Hello Abe,
I think the problems lies in the case that you mix two syntaxes. We either
support a "list of tuples" or "list of lists of tuples". Furthermore the
correct DNF for your filter would be (A ⋀ B ⋀ C) ⋁ (A ⋀ B ⋀ D), thus you
should use
filters = [[("col", ">=", "<A>"), ("col", "<=", "<B>"), ("col", "=", "<C>")],
[("col", ">=", "<A>"), ("col", "<=", "<B>"), ("col", "=", "<D>")]]
Uwe
[[("col", ">=", "<>"),
> >> ("col", "<=", "<>"),
> >> [[("col", "=", "<>")], [("col", "=", "<>")]]
> >>
On Wed, May 22, 2019, at 9:12 PM, Wes McKinney wrote:
> hi Abe -- you may have to open a JIRA about documentation improvement
> and/or bug fix for this. I don't know off-hand.

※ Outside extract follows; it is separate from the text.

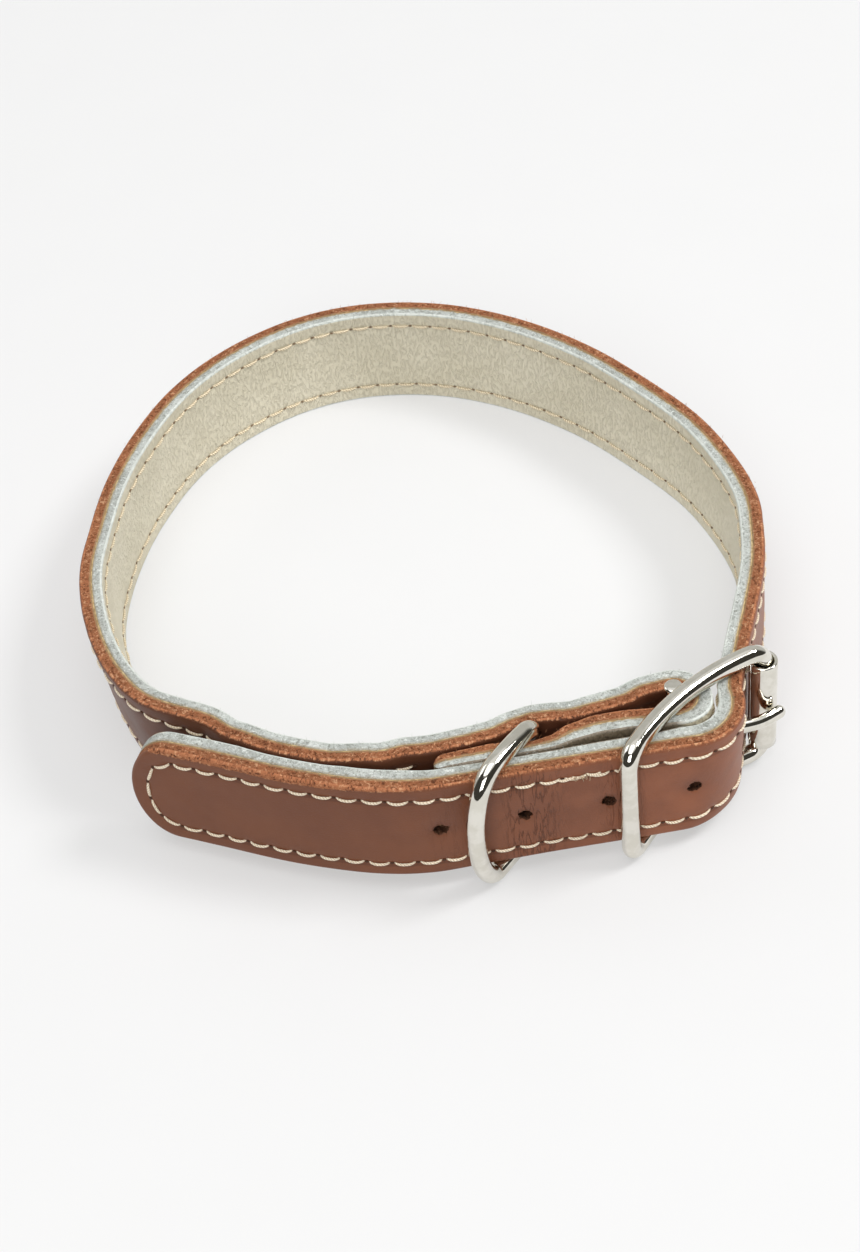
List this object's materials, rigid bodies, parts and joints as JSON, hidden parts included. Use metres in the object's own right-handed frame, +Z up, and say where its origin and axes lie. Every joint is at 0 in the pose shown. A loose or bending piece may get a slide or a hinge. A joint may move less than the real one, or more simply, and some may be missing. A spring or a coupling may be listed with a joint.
{
  "type": "dog collar",
  "caption": "Lined leather dog collar lying buckled in its loop, with a roller buckle, a row of punched holes, a D-shaped lead ring and a rounded tip.",
  "frame": {"origin": "middle of the whole collar's box in plan, on the surface it lies on", "axes": "+Z up along the neck's axis, -Y towards the overlapping front with the lead ring, +X towards the roller buckle's side"},
  "size_m": [0.1464, 0.164, 0.0337],
  "materials": {
    "brown_leather": "smooth satin tan outer face with a fibrous cut edge",
    "cream_leather": "soft matt off-white lining",
    "nickel": "polished nickel plate"
  },
  "bodies": {
    "root": {"strap_leather": "brown_leather", "strap_lining": "cream_leather", "buckle_frame": "nickel", "buckle_roller": "nickel", "buckle_prong": "nickel", "lead_ring": "nickel"}
  },
  "joints": []
}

Copying the dev@ list
>
> - Wes
>
> On Tue, May 21, 2019 at 12:05 PM Abraham Elmahrek <[email protected]> wrote:
> >
> > Folks
> >
> > Does any one know how to do the following with filters for ParquetDataset
> > (DNF): A ⋀ B ⋀ (C ⋁ D)?
> >
> > I've tried the following without luck:
> >
> >> dataset = pq.ParquetDataset("<>", filesystem=s3fs.S3FileSystem(), filters=[
> >> ("col", ">=", "<>"),
> >> ("col", "<=", "<>"),
> >> [[("col", "=", "<>")], [("col", "=", "<>")]]
> >> ])
> >
> >
> > Where A = ("col", ">=", "<>"), B = ("col", "<=", "<>"), C = ("col", "=",
> > "<>"), and D = ("col", "=", "<>").
> >
> > In the above example, I get the following error:
> >>
> >> File
> >> "/opt/miniconda/envs/flatiron-cron/lib/python3.6/site-packages/pyarrow-0.13.0-py3.6-linux-x86_64.egg/pyarrow/parquet.py",
> >> line 961, in __init__
> >> filters = _check_filters(filters)
> >> File
> >> "/opt/miniconda/envs/flatiron-cron/lib/python3.6/site-packages/pyarrow-0.13.0-py3.6-linux-x86_64.egg/pyarrow/parquet.py",
> >> line 93, in _check_filters
> >> for col, op, val in conjunction:
> >> ValueError: not enough values to unpack (expected 3, got 2)
> >
> >
> > Abe
>